Volkswagen Golf GTI still such a great driver

06:34 15 May 2014

Volkswagen Golf GTI is a rounded package that can excite and pamper in equal measure.

Volkswagen Golf GTI is a rounded package that can excite and pamper in equal measure.


Is it lucky number seven for Volkswagen’s iconic Golf GTI? Iain Dooley tries the more powerful yet more mature benchmark hot-hatch for size.

Volkswagen Golf GTI

Price: Volkswagen Golf GTI 2.0 TSI five-door, from £26,780 on the road

Engine: 2.0-litre, 217bhp, four-cylinder turbo petrol

Transmission: Six-speed manual as standard, driving the front wheels

Performance: 0-62mph 6.5 seconds; top speed 152mph

MPG: 47.1 combined

CO2 emissions: 139g/km

It’s a sign of progress that there’s more choice in the hot-hatchback market than ever before. Diesel power is now considered a worthy alternative to traditional petrol motors that have dominated the market, while the theoretical 200bhp barrier was blown wide open some time ago.

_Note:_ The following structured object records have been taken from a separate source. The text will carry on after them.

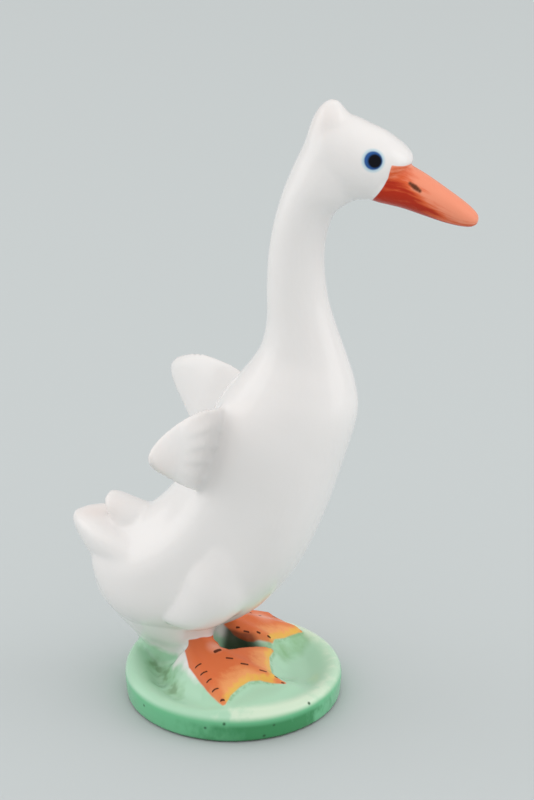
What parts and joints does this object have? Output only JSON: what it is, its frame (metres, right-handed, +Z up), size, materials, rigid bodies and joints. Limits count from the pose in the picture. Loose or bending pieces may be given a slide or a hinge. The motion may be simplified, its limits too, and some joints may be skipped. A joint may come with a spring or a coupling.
{
  "type": "duck figurine",
  "caption": "Glazed porcelain figurine of a tall crested duck with a long neck, small raised wings and webbed feet on a round green base.",
  "frame": {"origin": "under the middle of the bounding box, on the plane that the base stands on", "axes": "+Z up, +X the way the bird faces, +Y its left"},
  "size_m": [0.0844, 0.054, 0.1332],
  "materials": {
    "white_glaze": "glossy white glaze over porcelain, with the bill and feet painted orange and the base green under it"
  },
  "bodies": {
    "root": {"duck_figurine": "white_glaze"}
  },
  "joints": []
}
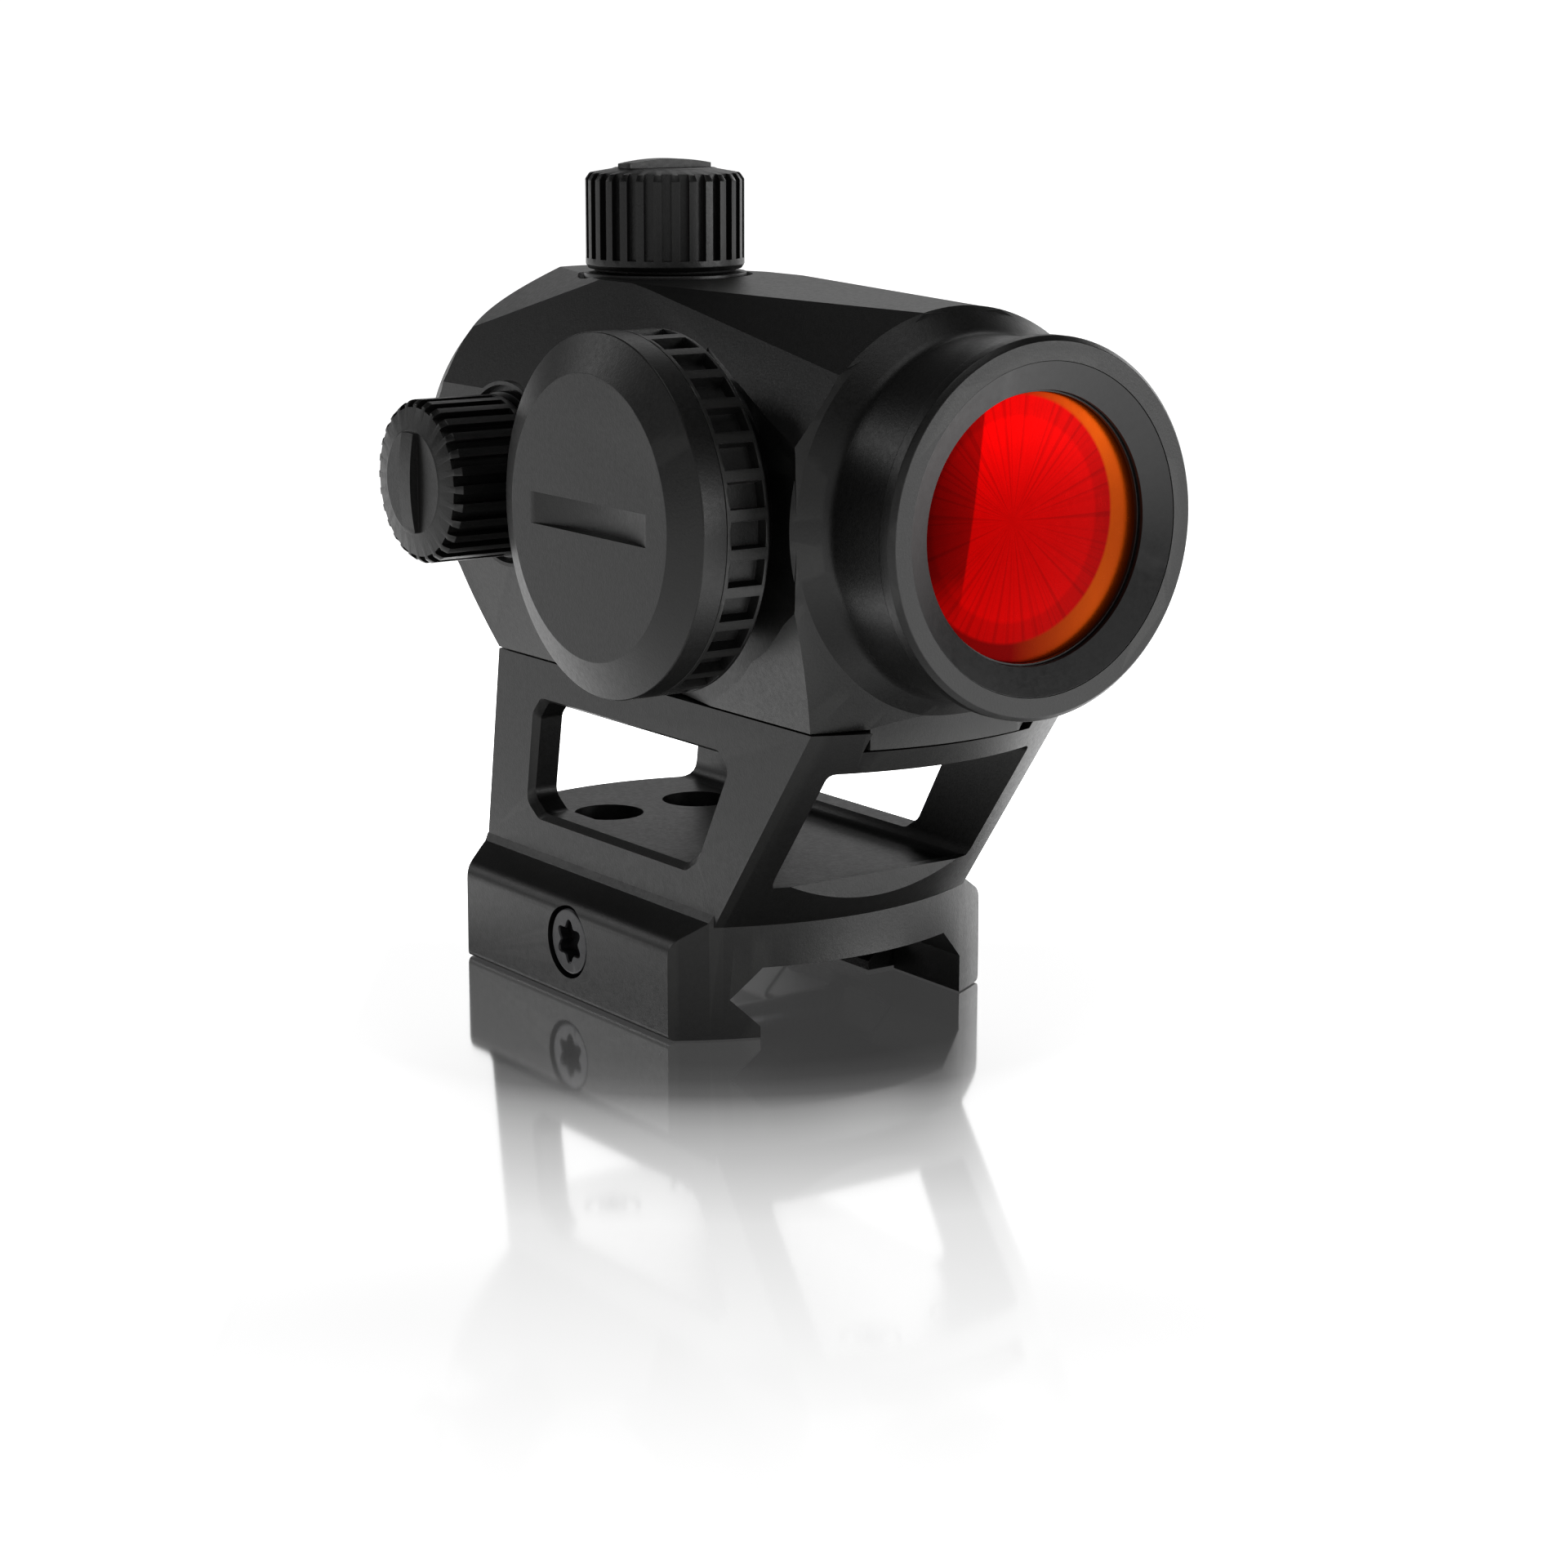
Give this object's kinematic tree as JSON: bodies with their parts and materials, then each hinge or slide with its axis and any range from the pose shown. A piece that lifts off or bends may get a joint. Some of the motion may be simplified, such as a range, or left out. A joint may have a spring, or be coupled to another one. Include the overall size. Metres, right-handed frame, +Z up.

While some rivals have come and gone, only to have come back again, Volkswagen has been a stalwart of the hot-hatch market with its Golf GTI. While you can have a tax and wallet-friendly diesel GTD variant, there’s something about the petrol model that will always be the one you buy with your heart.

Seventh time around and the Golf GTI remains a visually conservative choice in a market full of brash, bespoilered opposition. The squat stance is the obvious giveaway but, save for GTI badging and subtle bodykit, this is not a car that shouts about its arrival.

That approach has always been part of the Golf’s appeal and, for buyers seeking an element of discretion when they choose to drive briskly, this is something of a plus point for Volkswagen’s hot-hatch.

There’s nothing conservative about the car’s performance. Evolution has seen power outputs rise across the board, although it’s what you do with the extra horses that matters. Volkswagen retains the faithful 2.0-litre, four-cylinder format, although, in seventh generation guise, output is a more-than-adequate 217bhp. Opt for VW’s own performance pack and you gain another 10bhp plus bigger brakes and a limited slip differential – a first for the Golf GTI.

The GTI delivers a smooth and refined driving experience if all you want to do is get from A to B with the minimum of fuss. Naturally the car’s capable of a brisk fuss-free pace, and that’s the great thing about the Golf GTI. The GTI is a vice-free machine and if you want a smooth, well-damped experience the car will deliver – pretty much like every other Golf.

Things get interesting when you up the pace, with the Golf capable of delivering a confidence-inspiring drive that will flatter the novice and reward the keen driver. In non performance pack trim, the car is forgiving yet entertaining enough to justify the price tag. The engine’s elastic nature ensures there’s plenty in reserve for overtaking, while it never feels like it’ll run out of puff if you spend all your time in the upper reaches of the rev range.

Exploring the ragged edges of the driving envelope isn’t how you get the best from the Golf. It’s been designed to be composed and refined – call it GTI Luxe if you wish. That said, the bigger brakes and trick differential do make a tangible difference and further sharpen responses and, in the case of the latter, allow you to put the power down earlier in the corners.

Aside from being rapid, slick is a good way to describe the driving experience. The composed Golf does a great job of coping with a wide variety of road surfaces, while the main controls are well damped and offer just enough weight and accuracy. Opt for VW’s polished direct-shift DSG transmission over the default manual and you’ve got the best of both worlds – a smooth auto-like delivery plus the full-on flappy paddle deal when you need it.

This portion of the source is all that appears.